The good news is the Lord knows under what conditions you write and create the best. If the conditions you’ve been writing under have been difficult or even a complete train wreck, consider this—God’s plan for you, may not be a matter of production, but a matter of quality. He could be engineering a deeper well from which to draw words, a greater store of ideas. In fact, this could be the game plan for all of us–a chance to be given a fresh perspective, new experiences, and novel ways of communicating. As realizations dawn on how fragile life and civilization really are, we might feel more compelled to write about the eternal. These new insights could be the missing element in our work.

As we consider these scenarios, we may also want to ask ourselves—Is it possible the Lord saw our writer’s well of wisdom was becoming dry? And because He loves us and desires us to be the best we can possibly be, he’s now busy filling our wells with fresher, deeper water. The Apostle Paul said, “… we also glory in our sufferings, because we know that suffering produces perseverance; perseverance, character; and character, hope. And hope does not put us to shame, because God’s love has been poured out into our hearts through the Holy Spirit, who has been given to us.” (Ro.5:3-5 NIV)

Think of all the great people in history who have birthed wisdom from pain. Their names could fill many novels, but let’s look at just two. Anne Frank’s diaries spoke of bright hope, despite her gloomy life, and a deep insight far beyond her years. Where did such wisdom come from? It’s doubtful her words would have spread across the world, survived over a generation, if she hadn’t been locked in an attic or died in a holocaust camp. If Anne had been free to grow up amidst friends, attending parties and proms, it’s unlikely her well of words would have reached such depths of truth and passion.

If Corrie ten Boom had never suffered, never been imprisoned and tortured in a German holocaust camp, would she still have touched the hearts of millions? If Corrie’s life had remained one of ease, sheltered in a loving home, busy about her family clock-shop, would her words of Christ’s love still have been immortalized in print?

Throughout the bible, believers were moved from place to place, uprooted from their homes, challenged to travel to vast new lands. We, on the other hand, have been moved to a smaller place, a smaller world deep within our homes—but what I believe to be, to a much greater plan.

When our lives are shaken, we’re challenged to grasp not only for reasons why but for ways to overcome. In our time of soul-searching, we may begin to question the direction of our lives. As writers, we may be asking specific questions: What has God called me to do? Am I truly called to write? Am I in the right genre? Targeting the right audience? How do I shift gears in this new world of marketing, and how do I entertain and yet still inspire?

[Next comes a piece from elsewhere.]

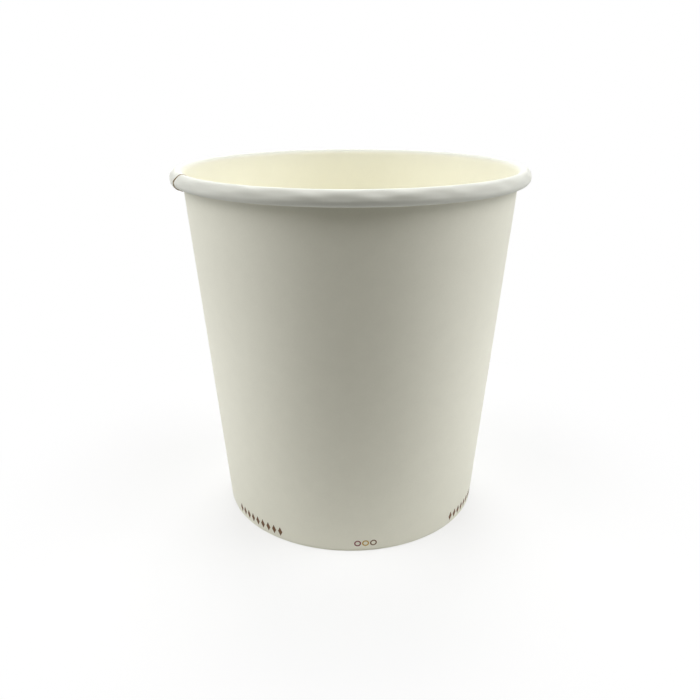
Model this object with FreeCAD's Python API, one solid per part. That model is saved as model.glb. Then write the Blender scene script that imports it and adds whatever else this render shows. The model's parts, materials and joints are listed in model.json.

The answers will come. With our focus on God’s purpose, we need to embrace instead of resist, the trials he has brought. Writers not only prosper from ideas of joy and hope, but from ideas of controversy, confusion, suffering, and pain. While we’ve been building grand illusions about who we are in this great big world, we’ve now found it shrinking—it’s a small world after all. A small world, yes, but the Kingdom of God is vast. Great beyond imagination. If you look around, you’ll see big things happening.

I believe God is using this time to bring families closer. He’s showing fathers how to teach their children and mother’s to better nurture. I see this same beautiful bonding at work within my own family, in my neighborhood, and especially on social media. While I peruse and scroll through streams of pictures and videos, I see mothers homeschooling and baking bread with their children. I see father’s teaching their son’s carpentry and the art of fishing. Parents and children are playing, singing, and dancing. Children are exchanging phones and I-pads for good old-fashioned fun.

There’s been sadness about us, but there’s also been gladness. Now, it’s time to step back and ask ourselves—when the world opens back up, will we bring the gladness with us? When we step back into the sunlight of this big bright world, will we be blinded by the light, or will we see much better? Ask yourself–will the treasures I’ve found be left behind, or will I bring them with me? As writers, we’ve been called by God to be modern day scribes and word weavers. With this in mind, will we be ready to express and document all we’ve felt, seen, and learned in these troubled times. Today, as the world around us slowly begins to open its doors, hopefully we’ll bring with us a deeper well of water, springing up in a dry land.